Whether or not the Miami Heat lose in Thursday night's Game 6 against the Boston Celtics or Game 7 on Saturday or in the NBA Finals isn't the point. The nagging question doesn't have anything to do with when the Heat will lose, assuming they fail to take the title again, or how. The real point, at this juncture, has more to do with the idea that we were just as ill-conceived in our judgment of the Heat as a unit as this team's players, ownership and front office was in putting this group together. Take away the bluster or those frightening week-long spans that made the group look like world-beaters — were the Heat ever proper championship contenders?

This isn't even working under the assumption that the Heat's season will end in Boston on Thursday, or at some point earlier than Boston or Oklahoma City's season in the days to follow.
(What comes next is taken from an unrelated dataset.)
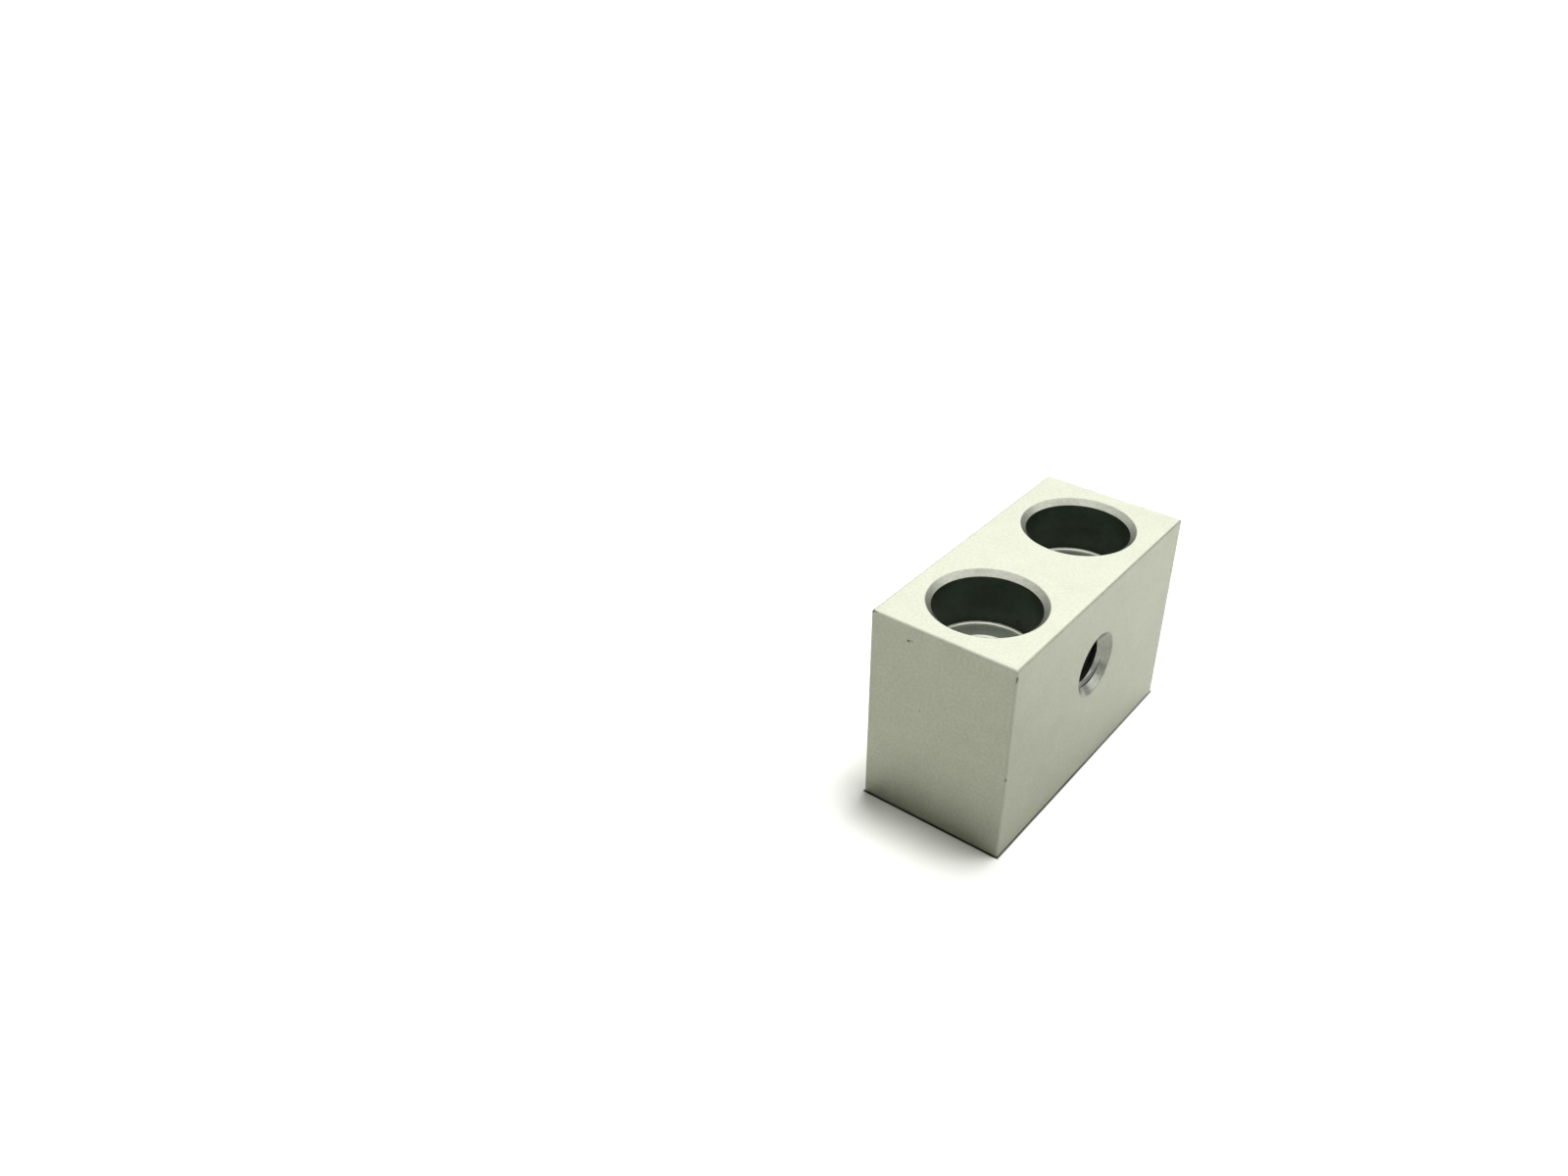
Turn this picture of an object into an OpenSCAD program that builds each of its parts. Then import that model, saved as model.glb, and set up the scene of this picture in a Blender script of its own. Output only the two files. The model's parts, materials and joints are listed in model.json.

Though the Celtics have taken the Heat down in six out of nine attempts so far this regular and postseason, any NBA team featuring a player or two that can barrel his way toward 15 free-throw attempts in a game (the Heat, as you've noticed, feature two in LeBron James and Dwyane Wade) can manage to overcome. This wouldn't make Miami the better team, were they to beat Boston and Oklahoma City; it would just mean that the Heat's superstars led them to a series of wins at the absolute right time. Not unlike what we often see in Major League Baseball's playoffs.

Should the Heat go out, though, the group is leaving itself wide open for all sorts of ridicule. Based on the tactless way this group was organized, with James' showy and needless ESPN infomercial and the ridiculous arena-filling introductory extravaganza that followed, all are more than welcome to criticize both the Heat front office (remember, team president Pat Riley and owner Mickey Arison didn't exactly get in the way of this group's brazen initial moves), and the Heat players.

At some point, though, we have to realize just how lacking a roster this is, though. The talent on this team, from the coaching staff on downward, is formidable. But 185 (combined regular-season and playoff) games into its run, can we at least admit defeat with this team? Even if it finds a way toward five more wins and the 2012 NBA championship?

Consider our reaction to Game 5: LeBron James, that disappointment to all, paired brilliant fourth-quarter play and a fantastic final stat line (30 points, 13 rebounds) with momentum-killing work on offense in the final quarter (standing motionless in the corner while Dwyane Wade dribbled away) and defense (failing to properly cover someone, anyone, in a pair of transition runs from Boston). This is both unfair and completely fair to harp on; it's impossibly tough for LeBron to live up to these levels of perfection, but he made his own bed by signing on with a capped-out and top-heavy team that demands he play every possession with a fervor and fanaticism that would leave even Michael Jordan asking him to take it easy on a play or two.

This is what happens when you pair LeBron, who has never learned how to work away from the ball, and another player of his ilk in Dwyane Wade. Neither have mastered anything more than a two-man game. This isn't to say that either is selfish offensively, far from it, but neither superstar has the vision and prescience to see beyond the obvious open man. It's either a score or an assist for these two, and never the play that leads to the pass that leads to the screen that leads to the second past that then leads to the assist.

Add to that the way the team has disappointed on defense against Boston, as their legs appear to tire in the wake of the poor play from that thin rotation. Pair that with coach Erik Spoelstra, who hasn't been able to develop (or, to give Spoelstra the benefit of the doubt, encourage) a less obvious offense, and you have a recipe for a team that is only as good as the sum of its parts. Championships can be won that way, to be sure, but it takes a whole lot of luck and a whole lot of beneficial whistles along the way.

Toss in a supporting cast that has been a major disappointment — not because of James, Wade or Spoelstra's failings, but for a litany of reasons mostly having to do with age, injury or inability — and you have a team that is more or less right where it should be. Unable to advance even to the conference finals without a major struggle, unless James and Wade play every possession expertly on both sides of the ball.

Don't excuse either player for falling short in that regard, because nearly 200 games into this experiment both should know what it takes to overcome these Miami-made obstacles, but do understand just how significant a task this is. And that no amount of overhaul — trades, coaching changes, roster upgrades, or some sort of Michael Jordan-brand salve applied to the jutted-out chest of these stars — will change things.

Miami might eventually win a title. Miami might win an NBA title even by June 19, the date of Game 4 of this year's NBA Finals. And it wouldn't be a "stranger things have happened"-situation. In the NBA, where top-heavy talent will often win out, a transcendent fortnight can often make the difference, and bring home the hardware.

Miami will never be something to rely on, though. Laugh at LeBron all you want, but he wasn't wrong in thinking that this team should have the potential for a Michael, Magic or Larry-level of championships; and Miami will never fulfill that promise. There are several reasons why — reasons pragmatic, disappointing, expected, intangible and excusable.

The overriding theme, though, is that this experiment just isn't working. This roster, these stars, these helpers, those coaches, and these opponents all add up to make this possible — even if the Heat find a way to force that square peg into a round NBA title sometime this month.

And we're never going to see the Miami Heat, unlike their championship predecessors or the Dallas and/or Boston-types they've seen over the last 12 months, play better than the sum of their parts.

Which is a shame. A self-designed shame.